5 {¶19} Regarding the hearing issue, it is far from clear what the General

Assembly meant when it stated that a hearing must be held. The Second District has

also noted it is unsure whether R.C. 2951.041(A)(1) requires “a full evidentiary hearing,

or the opportunity to be heard, similar to allocution[.]”

Branch, supra.

The Second

District, however, did not decide this issue, and we also do not need to decide it.

{¶20} After meeting with counsel in chambers, the trial court stated that even if

Cebula were eligible for ILC, he was still not going to grant Cebula’s ILC motion.
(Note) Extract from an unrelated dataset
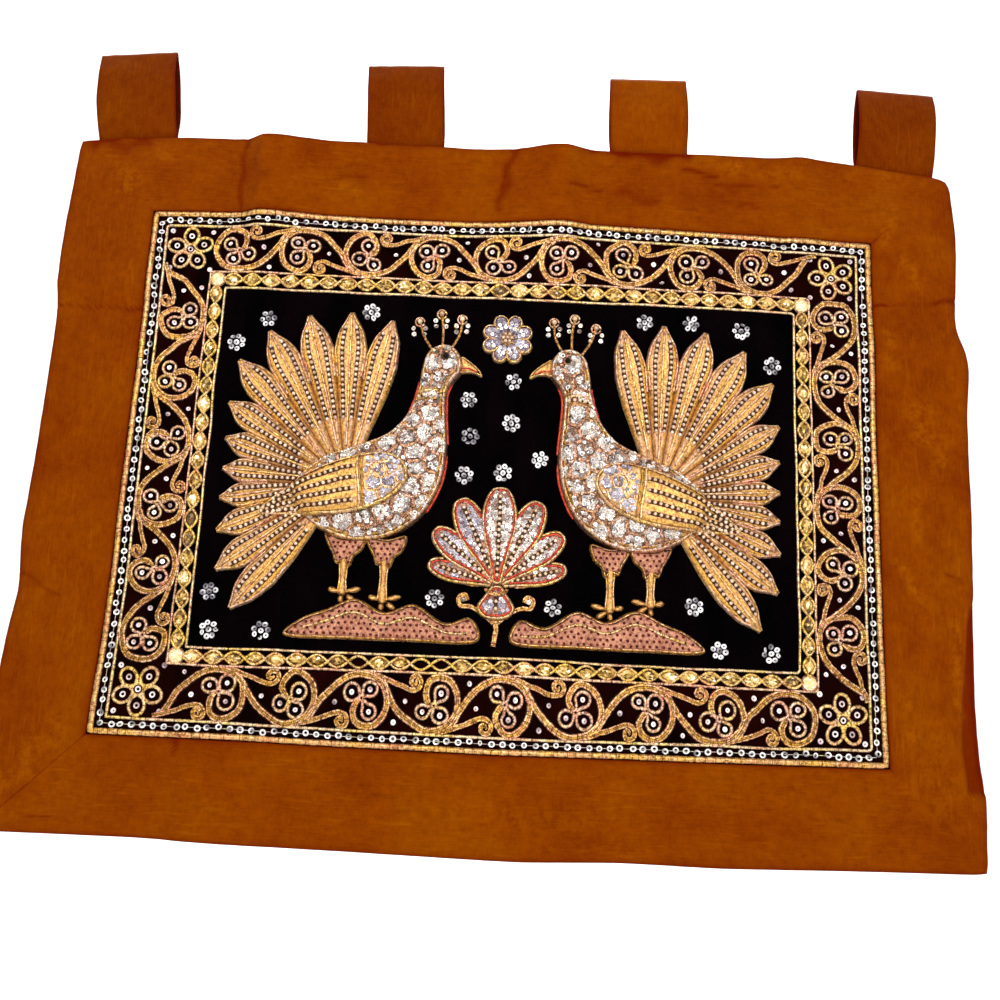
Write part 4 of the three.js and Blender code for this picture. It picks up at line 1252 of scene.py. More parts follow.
def make_scrolls():
    """The vines with their tendrils, trefoils and sequins, and a flower in each corner."""
    vines = Batch("scroll_vines", GOLD)
    trefoils = Batch("scroll_trefoils", PINK)
    flowers = Batch("corner_flowers", PALE)
    sewing_glow = Batch("scroll_sewing_thread_glow", SEWING_GLOW)
    dots = Batch("scroll_sequins", SCROLL_SEQUINS, smooth=False)
    tendril_look = {"section": DOUBLE, "stitch": 4.5, "taper": True}
    # ends of the red-brown sewing thread show on both sides of the cords, laid wide as a painted warm
    # glow of light from the gold
    sewing_glow_look = {"section": FLAT, "step": 2.4, "stitch": 3}
    for origin, direction, squeeze, flip in scroll_runs():
        side = np.array([-direction[1], direction[0]]) * BAND_STRETCH

        def laid(points, loose):
            p = np.asarray(points, float) + RANDOM.normal(0, loose, (len(points), 2))
            return origin + p[:, :1] * squeeze * direction + flip * p[:, 1:2] * side

        vine = smooth_line(laid(VINE, 0.35))
        cord(vines, vine, 4.2, 1.6, **tendril_look)
        cord(sewing_glow, vine, 5.5, 0.3, taper=True, **sewing_glow_look)
        cord(vines, smooth_line(laid(TENDRIL, 0.2)), 3.1, 1.5, lift=0.35, **tendril_look)
        heart = laid([TREFOIL_HEART], 0.3)[0]
        lean = math.radians(RANDOM.normal(0, 11))
        spread = (np.array(TREFOIL) - TREFOIL_HEART) @ rotation(lean)
        middles = laid(TREFOIL_HEART + spread, 0.4)
        for middle in middles:
            back = math.degrees(math.atan2(heart[1] - middle[1], heart[0] - middle[0]))
            loop = arc(middle, LOOP * RANDOM.uniform(0.9, 1.08), back + 28, back + 332, 18,
                       flat=RANDOM.uniform(0.84, 1.04))
            foot = heart + 0.1 * (middle - heart)
            cord(trefoils, np.vstack([foot, loop, foot]), 2.0, 1.4, stitch=5)
            cord(sewing_glow, loop, 3.1, 0.3, **sewing_glow_look)
        cord(trefoils, arc(heart, 1.5, 0, 300, 8), 1.7, 1.9)
        stamp(dots, SEQUIN, middles, SMALL_OUT, (1.4, 1.65), ANY_WAY, 0.22, (0.35, 1.1), glare=0.15)
        if RANDOM.random() < 0.93:
            spots = laid(GAP_SEQUINS, 0.6)[: RANDOM.integers(1, 3)]
            stamp(dots, SEQUIN, spots, SMALL_OUT, (1.4, 1.7), 0.0, 0.25, (0.25, 1.1), glare=0.15)
    for sx in (-1, 1):
        for sz in (-1, 1):
            corner = (sx * (PANEL_X - SCROLL_INSET - 0.6), sz * (PANEL_Z - SCROLL_INSET - 0.6))
            corner_flower(flowers, dots, np.array(corner), np.array([sx, sz]))
    for batch, slot in ((vines, "gold_cord"), (trefoils, "gold_cord"), (sewing_glow, "gold_cord"),
                        (flowers, "pale_cord"), (dots, "sequins")):
        batch.finish(slot)


def corner_flower(cords, dots, corner, signs):
    """Five petals of looped cord with ring sequins. signs: which corner of the band it is in."""
    start = RANDOM.uniform(0, 72)
    petals = []
    for k in range(5):
        turn = start + 72 * k + RANDOM.normal(0, 3)
        middle = corner + 9.3 * heading(turn)[0]
        cord(cords, arc(middle, 5.7, 190, 530, 22, flat=0.82, turn=turn), 2.2, 1.4, stitch=5)
        petals.append(middle)
    cord(cords, arc(corner, 3.5, 0, 352, 18), 1.9, 1.3)
    stamp(dots, RING_SEQUIN, petals + [corner], 0.3, 1.9, 0.0, 0.12, (0.4, 1))
    around = corner - 14.2 * signs * [(-0.9, -0.9), (1, -0.85), (-0.85, 0.95), (1, 1)]
    stamp(dots, SEQUIN, around, 0.3, 1.7, 0.0, 0.12, (0.2, 1))


# ----------------------------------------
# The gem band
GEM_PITCH = 12.6
GEM_MARGIN = 4  # free length at both ends of a row of gems
GEM_WAVE = 3.7  # how far the crossing cords swing to each side
LOST_GEMS = {("bottom", k) for k in (17, 18, 21)}  # stones that have come off


def facet_light_and_shade():
    """Painted light and shade on a stone's facets, given to the three points of each: a dark rim of
    painted shade, broken painted lights and a bright painted table."""
    count = len(MARQUISE[1]) // 4
    rim, kite, table = [RANDOM.normal(*spread, count) for spread in ((0.3, 0.2), (0.45, 0.24), (0.54, 0.2))]
    return np.repeat(np.stack([rim, kite, table, 0 * rim], 1).ravel(), 3)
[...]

Therefore, whether Cebula was eligible was not determinative of his decision and a

hearing on eligibility was not required. Although Cebula argues in his assignment of

error that the trial court abused its discretion in denying the request for ILC, he

advances no argument in his brief, nor cites to any case law that supports this

proposition. App.R. 16(A)(7) requires the parties to present “‘[a]n argument containing

the contentions of the appellant with respect to each assignment of error presented for

review and the reasons in support of the contentions . . . .’” It is not the appellate

court’s responsibility to root out meritorious arguments for the parties. Tally v. Patrick,

11th Dist. Trumbull No. 2008-T-0072,

2009-Ohio-1831, ¶22

.

{¶21} Accordingly, the sole assignment of error is without merit. The judgment

of the Lake County Court of Common Pleas is affirmed.

CYNTHIA WESTCOTT RICE, J., concurs,

DIANE V. GRENDELL, J., concurs in judgment only.